» **Task goal**
Select the lines below containing the word "this".

» **Provided records**

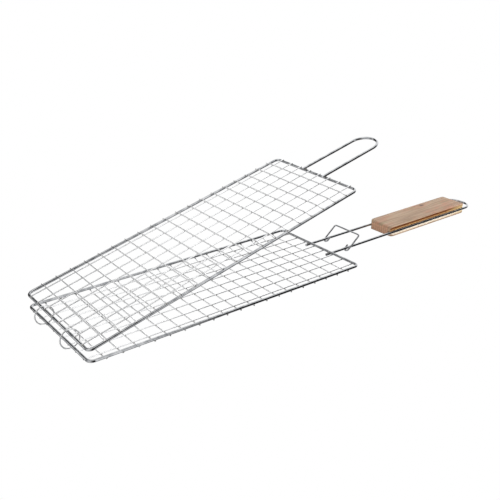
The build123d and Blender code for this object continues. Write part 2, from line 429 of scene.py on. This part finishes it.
longUneven = addNode(wireGrid, "GeometryNodeSetPosition", {
    "Geometry": longWires.outputs["Geometry"], "Offset": longBow.outputs["Vector"]})

halfWidth = calc(wireGrid, sizes["Width"], 0.5, "MULTIPLY")
halfReach = calc(wireGrid, halfWidth, sizes["Overhang"])
crossStarts = addNode(wireGrid, "GeometryNodeMeshLine", {
    "Count": sizes["Cross Count"], "Start Location": vector(wireGrid, sizes["First Cross"]),
    "Offset": vector(wireGrid, sizes["Cross Pitch"])})
oneCross = addNode(wireGrid, "GeometryNodeCurvePrimitiveLine", {
    "Start": vector(wireGrid, 0.0, calc(wireGrid, 0.0, halfReach, "SUBTRACT")),
    "End": vector(wireGrid, 0.0, halfReach)})
crossPoints = addNode(wireGrid, "GeometryNodeResampleCurve", {
    "Curve": oneCross.outputs["Curve"], "Count": crossPointCount})
crossCopies = addNode(wireGrid, "GeometryNodeInstanceOnPoints", {
    "Points": crossStarts.outputs["Mesh"], "Instance": crossPoints.outputs["Curve"]})
crossWires = addNode(wireGrid, "GeometryNodeRealizeInstances", {
    "Geometry": crossCopies.outputs["Instances"]})
crossPlace = addNode(wireGrid, "ShaderNodeSeparateXYZ", {
    "Vector": addNode(wireGrid, "GeometryNodeInputPosition").outputs["Position"]})
fromMiddle = addNode(wireGrid, "ShaderNodeMath", {0: crossPlace.outputs["Y"]}, operation="ABSOLUTE")
crimp = addNode(wireGrid, "ShaderNodeMapRange", {
    "Value": fromMiddle.outputs["Value"],
    "From Min": calc(wireGrid, halfWidth, sizes["Crimp Start"], "SUBTRACT"),
    "From Max": calc(wireGrid, halfWidth, sizes["Crimp End"], "SUBTRACT"),
    "To Min": sizes["Crossing Level"], "To Max": sizes["Mesh Level"]}, interpolation_type="SMOOTHSTEP")
crossBow = addNode(wireGrid, "ShaderNodeVectorMath", {
    0: stray, 1: (1.0, 0.0, 0.25)}, operation="MULTIPLY")
crossOffset = addNode(wireGrid, "ShaderNodeVectorMath", {
    0: crossBow.outputs["Vector"], 1: vector(wireGrid, 0.0, 0.0, crimp.outputs["Result"])},
    operation="ADD")
crossUneven = addNode(wireGrid, "GeometryNodeSetPosition", {
    "Geometry": crossWires.outputs["Geometry"], "Offset": crossOffset.outputs["Vector"]})

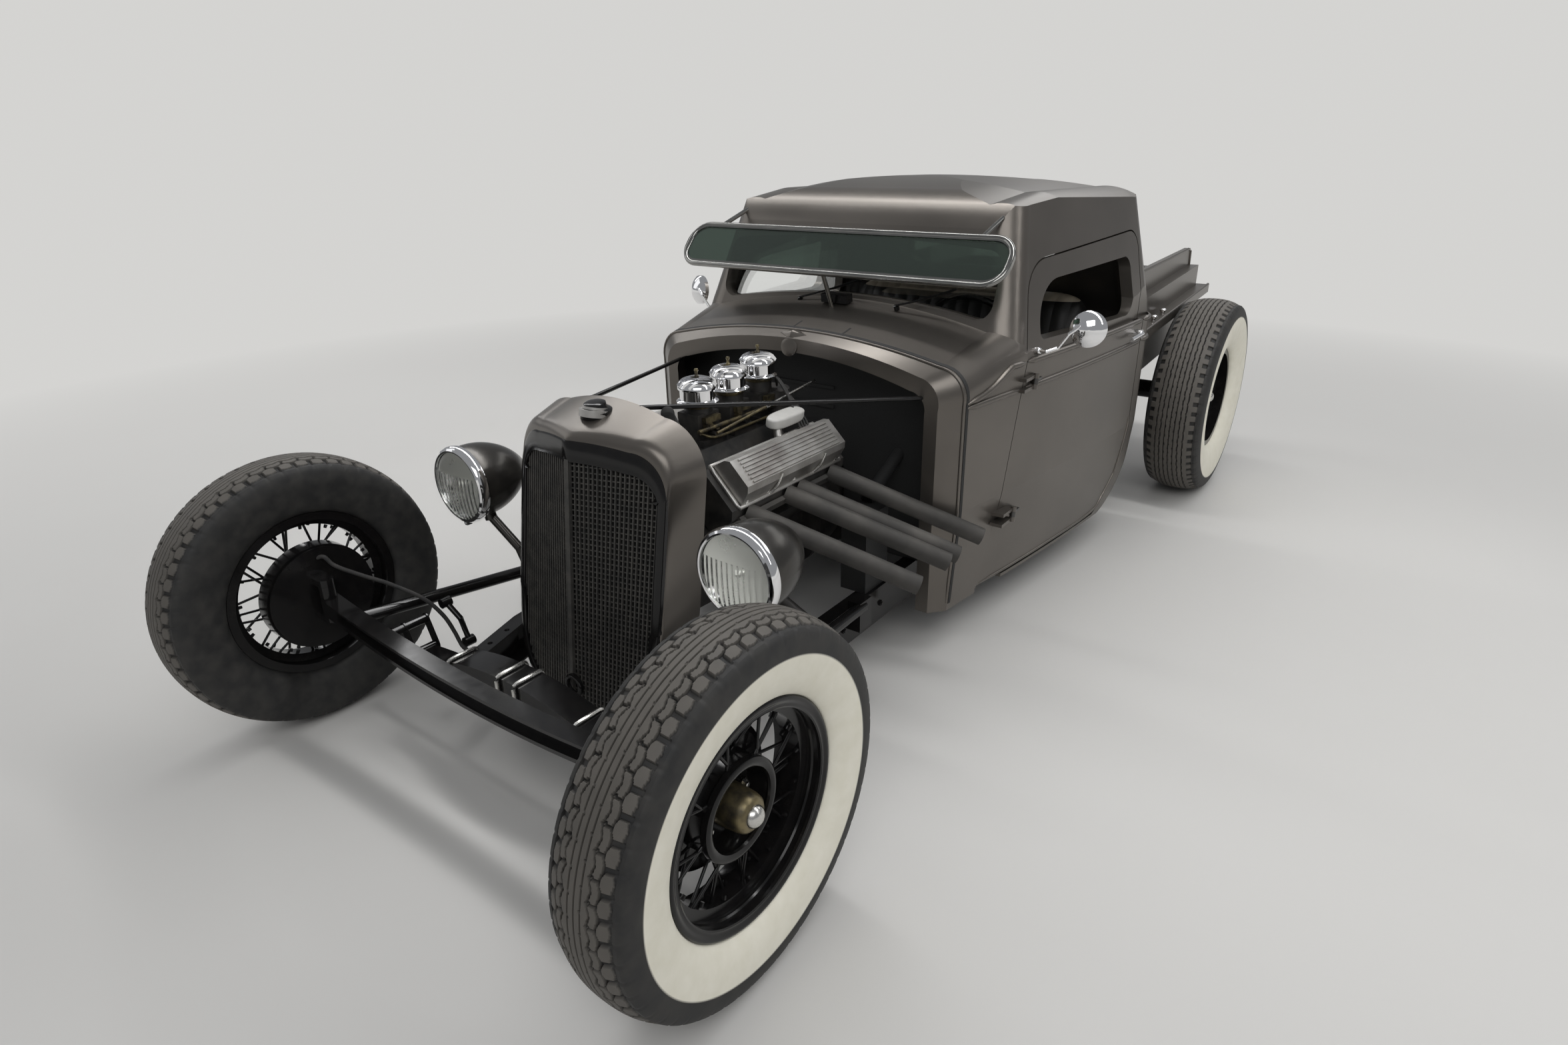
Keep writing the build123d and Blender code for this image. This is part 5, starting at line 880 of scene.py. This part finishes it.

» **Task solution**
The build123d and Blender code for this object continues. Write part 2, from line 429 of scene.py on. This part finishes it.
Keep writing the build123d and Blender code for this image. This is part 5, starting at line 880 of scene.py. This part finishes it.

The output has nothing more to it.